It’s hard to imagine New York City without the packed subway cars, long lines, and overwhelming tourist crowds that felt essential to daily life. Once the fear of the COVID-19 pandemic has waned, the city, like others around the world, will become clouded and fundamentally altered even after economic prosperity has been restored. In what feels like a revolving door discussion, except now perhaps asked with a sense of urgency, what do we want cities to be like in the years to come?
How New York City, the first COVID-19 epicenter in the United States, will rebound to a sense of stability and normalcy, is a question that financial, political, institutional, and cultural leaders are still pondering. It’s a delicate balance of tip-toeing the line for economic stimulation while also controlling the spread of the virus, but as businesses have shuttered, tenants struggle to pay their rent, and tourism is suppressed to a minimum, there is still much uncertainty about what life in New York City will look like in the future.
The COVID-19 pandemic is also paired with the social unrest driven by the Black Lives Matter movement and has exposed many harsh realities about inequality in all aspects of life that are only exacerbated by the impacts of the built environment. As “the city that never sleeps” continues into its fifth month of a sudden slumber, maybe it’s time to take a step back and examine the economic injustices, gerrymandered housing policies, and lack of healthy public spaces that have drawn thick lines throughout New York City- separating the healthy from the ill, the super-wealthy from those facing severe financial hardships, and those who the societal systems benefit from those that it punishes. If this forced pause gives us anything, it’s the opportunity to renew the city and instill better policies to create a more equitable future for all of its inhabitants.
After the attack on the World Trade Center in 2001, the financial collapse in 2008, and Hurricane Sandy in 2012, there was talk that New York City would never be the same. While that projection did alter our daily lives, with enhanced security measures at airports and more advocacy for climate change and waterfront remediation, this time feels like New York City will truly emerge with a much different spirit- but for the better.
It’s no surprise that the current state of the city is revealing the relationships between public health, social injustice, and urban planning policies that have created the perfect storm for both disaster, but also an opportunity for change. Perhaps the origins of this can be pointed back to the 1930s when the Federal Housing Administration was created to insure mortgages and also began the controversial practice of redlining. If the FHA deemed a particular neighborhood in the city to be too “chancy”, the banks wouldn’t lend there. They documented this by maps drawn up by the Home Owners’ Loan Corporation who indicated green areas as “in demand”, which at the time meant that they were almost exclusively white. The neighborhoods where minorities lived were considered ineligible for FHA backing and were colored in as red- coining the term redlining later in the 1960s.
Redlining is no longer enforced by the government, but many of these neighborhoods still have some of the highest poverty rates although New York City is blanketed with an image of wealth and venture capitalist-backed development.
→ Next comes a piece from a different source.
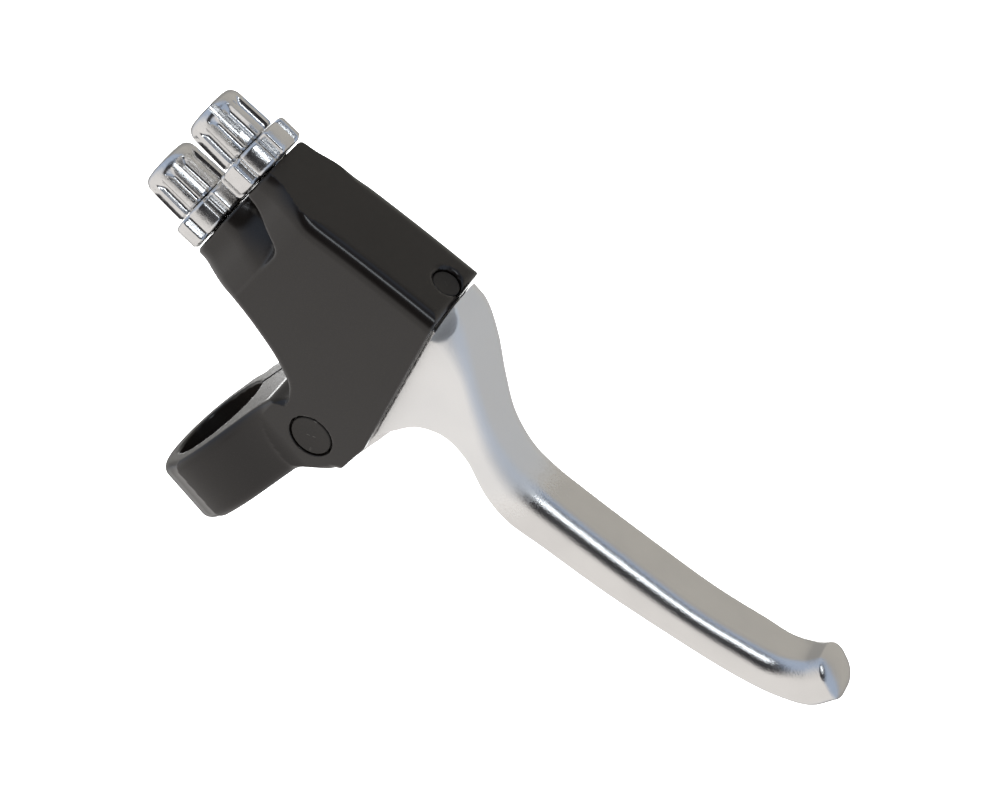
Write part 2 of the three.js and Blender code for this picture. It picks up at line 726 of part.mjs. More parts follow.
function equaliserBar() {
  const half = barrelSpacing / 2;
  const shape = new THREE.Shape();
  shape.absarc(0, half, equaliserEnd, 10 * degree, 170 * degree, false);
  shape.quadraticCurveTo(-equaliserWaist, half * 0.5, -equaliserWaist, 0);
  shape.quadraticCurveTo(-equaliserWaist, -half * 0.5, ...roundEnd(190, -half));
  shape.absarc(0, -half, equaliserEnd, 190 * degree, 350 * degree, false);
  shape.quadraticCurveTo(equaliserWaist, -half * 0.5, equaliserWaist, 0);
  shape.quadraticCurveTo(equaliserWaist, half * 0.5, ...roundEnd(10, half));
  const tall = equaliserHeight / 2;
  const bar = solid(plate(shape, -tall, tall));
  const hole = solid(barZ(equaliserPinRadius + runningGap, -tall - 1, tall + 1, 24));
  let cut = hole;
  for (const v of [-half, half]) {
    const seat = barZ(trunnionRadius + runningGap, -tall - 1, tall + 1, 32).translate(0, v, 0);
    const gate = block(-equaliserEnd - 1, 0, v - 1.6, v + 1.6, -tall - 1, tall + 1);
    cut = cut.add(solid(seat)).add(solid(gate));
  }
  return atEqualiser(bar.subtract(cut));
}

// A point on the round end of the equaliser, the angle in degrees.
function roundEnd(angle, v) {
  return [equaliserEnd * Math.cos(angle * degree), v + equaliserEnd * Math.sin(angle * degree)];
}

function equaliserPin() {
  const top = tongueHalf - 0.1;
  const foot = 0.1 - tongueHalf;
  const groove = washer(1.5, 3, foot + 0.15, foot + 0.15 + equaliserClipHeight + 0.1, 24);
  const shaft = solid(barZ(equaliserPinRadius, foot, top - 0.5, 24));
  const head = solid(barZ(equaliserHeadRadius, top - equaliserHeadHeight, top, 32));
  return shifted(shaft.add(head).subtract(groove), equaliserU, equaliserV, 0);
}

function equaliserClip() {
  const foot = 0.3 - tongueHalf;
  const ring = washer(1.7, equaliserHeadRadius, foot, foot + equaliserClipHeight, 24);
  const mouth = solid(block(-1.2, 1.2, -equaliserHeadRadius - 1, 0, foot - 1, foot + 1));
  return shifted(ring.subtract(mouth), equaliserU, equaliserV, 0);
}

// A barrel that holds a cable's end: drilled across for the wire, and slotted to drop it in.
function trunnion(side) {
  const tall = equaliserHeight / 2 + sideGap - 0.1;
  const barrel = solid(barZ(trunnionRadius, -tall, tall, 32));
  const drill = solid(barU(trunnionWire, -trunnionRadius - 1, trunnionRadius + 1, 0, 0, 16));
  const slot = solid(block(-trunnionRadius - 1, 0, -trunnionWire, trunnionWire, 0, tall + 1));
  const body = barrel.subtract(drill).subtract(slot);
  return atEqualiser(shifted(body, 0, (side * barrelSpacing) / 2, 0));
}

// ---- adjusters, along -U from the end face ----
const ringInner = -endFace - adjusterTravelGap;
const ringOuter = ringInner - ringLength;
const knobInner = ringOuter - adjusterTravelGap;
const knobOuter = knobInner - knobLength;

// One turned section about the U axis; radius is a function of the angle.
function turnedSection(u, v, radius, count) {
  const points = [];
  for (let i = 0; i < count; i += 1) {
    const angle = (i / count) * 360 * degree;
    const r = radius(angle);
    points.push(new THREE.Vector3(u, v + r * Math.cos(angle), r * Math.sin(angle) - barrelDrop));
  }
  return points;
}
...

On the other hand, many of these formerly “high risk” neighborhoods are rapidly gentrifying creating one of the largest gaps between the rich and the poor in the country. This has pushed minorities farther out of the city and into areas with less accessible healthcare, underfunded school districts, food deserts, and where the tide of New York City’s money doesn't quite reach. This impact is infamously demonstrated in Brooklyn, where historic brownstone homes suddenly became multi-million-dollar townhouses. As the size of New York’s economy and real estate runs in parallel to the whim of the markets, the income levels of a majority of New Yorkers continue down a path of disconnect.
Despite all of this, social and political grassroots efforts by the city are working to pull these neighborhoods out of the crisis by rethinking what it means to reinvest in communities and preserve affordability. There’s also a push towards a blend of incomes in neighborhoods that also feature vibrant public spaces, community centers with adequate access to healthcare, and opportunities for commercial businesses to flourish. With the city on a complete pause and the harsh realities of the inefficiencies and failures of plans that have been put in place, it’s time to reflect on the lessons learned from this pandemic and our social inequalities, starting with the color-coded maps that once defined who should live where and why. If redlining truly is the root of the problem, then now is the chance to reconsider and erase the way that New York City was once planned to create a more equitable future for all.